Tellus #26 - Jewel Box (1992)

  1. Anne LeBaron 'Blue Harp Study 1' (4:39)

  2. Laetitia Sonami 'Story Road' (10:00)

  3. Sussan Deihim 'Navai' (5:50)

  4. Bun Ching Lam 'EO-9066' (15:21)

  5. Catherine Jauniaux & Ikue Mori 'Smell' (4 :10)

  6. Sapphire 'Boys Love Baseball' (2:30)

  7. Mary Ellen Childs 'Ruler Etude: a work in progress' (2:15)

  8. Michelle Kinney 'Coordinated Universal Time' (12:25)

  9. Anne LeBaron 'Blue Harp Study 2' (6:57)

Harvestworks' Artist-In-Residence program allowed edible artists using sound to benefit from a New York professionally equiped studio called Studio PASS, whose technicians in 1992 were Alex Noyes and Brian Karl.
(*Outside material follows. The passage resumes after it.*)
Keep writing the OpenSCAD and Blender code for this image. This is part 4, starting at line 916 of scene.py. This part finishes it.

This is were the pieces on this CD were conceived, some making full use of the studio facilities (rerecording, sampler), so that the 'Jewel Box' of the title might as well be the studio itself.
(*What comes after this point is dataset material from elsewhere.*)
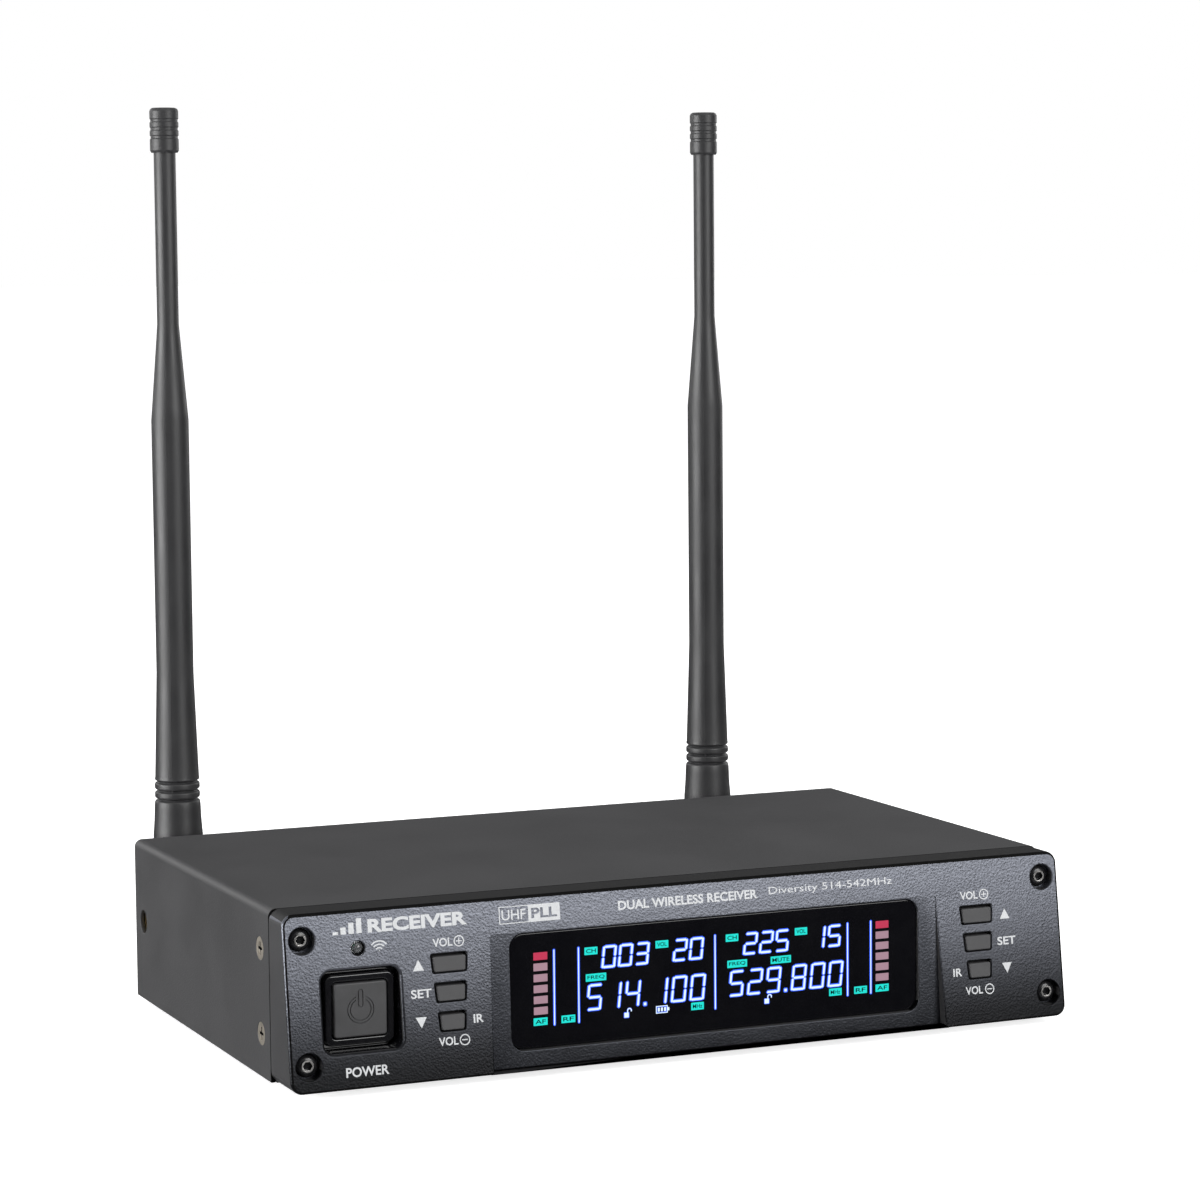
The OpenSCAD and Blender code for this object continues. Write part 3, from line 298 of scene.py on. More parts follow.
for finishName, finishSetting in finishSettings.items():
    makeFinish(finishName, finishSetting)

shaderChanges = {
    "rim_painted_shade": {"Specular IOR Level": 0.04},
    "rim_top": {"Specular IOR Level": 0.18},
    "window_lens": {"Specular IOR Level": 0.35},
    "led_lens": {"Transmission Weight": 0.93, "IOR": 1.49},
}
for finishName, changes in shaderChanges.items():
    for inputName, value in changes.items():
        finishes[finishName].node_tree.nodes["Principled BSDF"].inputs[inputName].default_value = value

glowSettings = {  # colour and strength
    "figure_white": ((0.72, 0.86, 1.0), 1.25),
    "figure_blue": ((0.03, 0.12, 1.0), 1.5),
    "tag_cyan": ((0.0, 0.80, 0.70), 1.05),
    "bar_red": ((0.62, 0.03, 0.09), 0.95),
    "bar_pink": ((0.50, 0.30, 0.37), 0.85),
}
for glowName, (glowColour, glowStrength) in glowSettings.items():
    makeGlow(glowName, glowColour, glowStrength)

slotOf = {part["node"]: part["material_slot"] for part in frame["record"]["subparts"]}
for nodeName, node in frame["nodes"].items():
    paint(node, slotOf[nodeName])
print("finishes made")


softening = {
    "merge": 0.002,  # in mm: vertices closer than this are one
    "flat": math.radians(0.4),  # faces that turn by less are joined
    "sharpest": math.radians(50),  # edges that turn by more can be rounded
    "steps": 3,
    "smooth": math.radians(34),
    "faceWeight": 100,
}


def nodeCopy(node, name):
    piece = bpy.data.objects.new(name, frame["nodes"][node].data.copy())
    piece.data.name = name
    bpy.context.scene.collection.objects.link(piece)
    selectOnly(piece)
    bpy.ops.object.mode_set(mode="EDIT")
    bpy.ops.mesh.select_all(action="SELECT")
    bpy.ops.mesh.customdata_custom_splitnormals_clear()
    bpy.ops.mesh.remove_doubles(threshold=softening["merge"] * mm)
    bpy.ops.mesh.dissolve_limited(angle_limit=softening["flat"])
    bpy.ops.object.mode_set(mode="OBJECT")
    return piece


def roundEdges(piece, width, chosen):
    selectOnly(piece)
    bpy.ops.object.mode_set(mode="EDIT")
    bpy.ops.mesh.select_mode(type="EDGE")
    bpy.ops.mesh.select_all(action="DESELECT")
    work = bmesh.from_edit_mesh(piece.data)
    count = 0
    for edge in work.edges:
        if len(edge.link_faces) == 2 and edge.calc_face_angle() > softening["sharpest"]:
            edge.select = chosen((edge.verts[0].co + edge.verts[1].co) / 2)
            count += edge.select
    bmesh.update_edit_mesh(piece.data)
    if count:
        bpy.ops.mesh.bevel(offset=width * mm, segments=softening["steps"], affect="EDGES",
                           clamp_overlap=False, loop_slide=False)
    bpy.ops.object.mode_set(mode="OBJECT")


def finishSurface(piece):
    selectOnly(piece)
    bpy.ops.object.shade_smooth_by_angle(angle=softening["smooth"])
    weighted = piece.modifiers.new("flatFaces", "WEIGHTED_NORMAL")
    weighted.keep_sharp = True
    weighted.weight = softening["faceWeight"]
    bpy.ops.object.modifier_apply(modifier=weighted.name)


def anywhere(at):
    return True


def keepInBox(piece, node):
    low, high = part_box(node)  # where a rounding meets a shallow corner it can overshoot
    for vertex in piece.data.vertices:
        vertex.co = [min(max(at, least), most) for at, least, most in zip(vertex.co, low, high)]


def softNode(node, passes, body="receiver"):
    piece = nodeCopy(node, node + "_body")
    for width, chosen in passes:
        roundEdges(piece, width, chosen)
    keepInBox(piece, node)
    finishSurface(piece)
    mount(piece, body, slotOf[node])
    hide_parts(node)
    return piece


bezel = {
    "lean": math.radians(7.8),  # of the face, from upright
    "corner": 3.0,  # radius of the outline, in mm like all that follows
    "rim": 0.7,  # roundings
    "pocket": 0.8,
    "opening": 0.3,
    "window": 0.25,
    "outlineReach": 0.1,  # how near the outline and the face an edge has to be
    "faceReach": 0.3,
    "rimDepth": 4,
    "windowReach": 0.2,
    "windowDepth": 1,
    "pocketReach": 0.6,
}
bezelAreas = {
    "pocketDepth": 0.7,  # in mm behind the face, where the gloss of the pocket starts
    "sideDepth": 0.6,
    "edgeDepth": 1.2,
    "edgeWidth": 0.8,
    "frameWidth": 1.2,  # round the window
    "upwards": 0.5,  # parts of a face's normal
    "square": 0.95,
    "flat": 0.98,
    "leftwards": -0.3,
    "upright": 0.9,
    "forwards": 0.2,
}
bezelFinishes = ("bezel_paint", "chassis_paint", "rim_painted_shade", "rim_top", "gloss_black", "lip_less_painted_shade")
pocketLow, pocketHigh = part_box("power_surround")
windowLow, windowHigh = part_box("display_window")


def within(at, low, high, margin):
    return low.x - margin < at.x < high.x + margin and low.z - margin < at.z < high.z + margin


def faceDepth(at):  # how far a point lies behind the leaning face
    return at.y - bezelLow.y - (at.z - bezelLow.z) * math.tan(bezel["lean"])


def outside(at, low, high, radius):
    middle = (low + high) / 2  # distance from the outline of a rounded plate that stands in X and Z
    across = abs(at.x - middle.x) - (high.x - middle.x - radius)
    up = abs(at.z - middle.z) - (high.z - middle.z - radius)
    return math.hypot(max(across, 0), max(up, 0)) + min(max(across, up), 0) - radius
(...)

Teheran born Sussan Deihim's Navai is an a cappella song making full use of the rerecording technique to create a small choir duetting with Deihim's own leading vocals. Her warm voice sends chills to one's spine, as in the landmark 1986 album 'Desert Equations: Azax Attra' (with Richard Horowitz). Bun-Ching Lam's EO-9066 is another vocal exploit, using fragments and sampler recombinations of voice samples. With wind sounds a permanent feature, the soundscape thus created is bleak and depressed, though actually an elegy to the internment of Japanese americans in the US during WWII. The most complex and ambitious piece on this CD. Ikue Mori deploys her usual devilish drum machine programing on her duo with belgian singer Catherine Jauniaux delivering a poem of her own on the subject of odors andÉ Smell. There's something of Jean Dubuffet in these experiments with words and sonorities. I had never thought a humble plastic ruler would produce such gorgeous sounds, as in Mary Ellen Childs' Ruler Etude. It sounds like musique concrete's basic experiments from the 1940s (Pierre Schaeffer: Etude aux objets, Etude aux chemins de fer, Etude aux casseroles).

Several contributions on Jewel Box are based on storytelling of one kind or another. From the plain text reading by Sapphire, to the elaborated Laetitia Sonami narratives (from texts by writer Melody Summer), it is interesting to notice how much these composers refer to the oral tradition of story telling. I might conjecture they were trying to emancipate themselves from the forefathers of US experimental music to explore lesser known territories with less references. This should be the rule for any musician, as far as I'm concerned.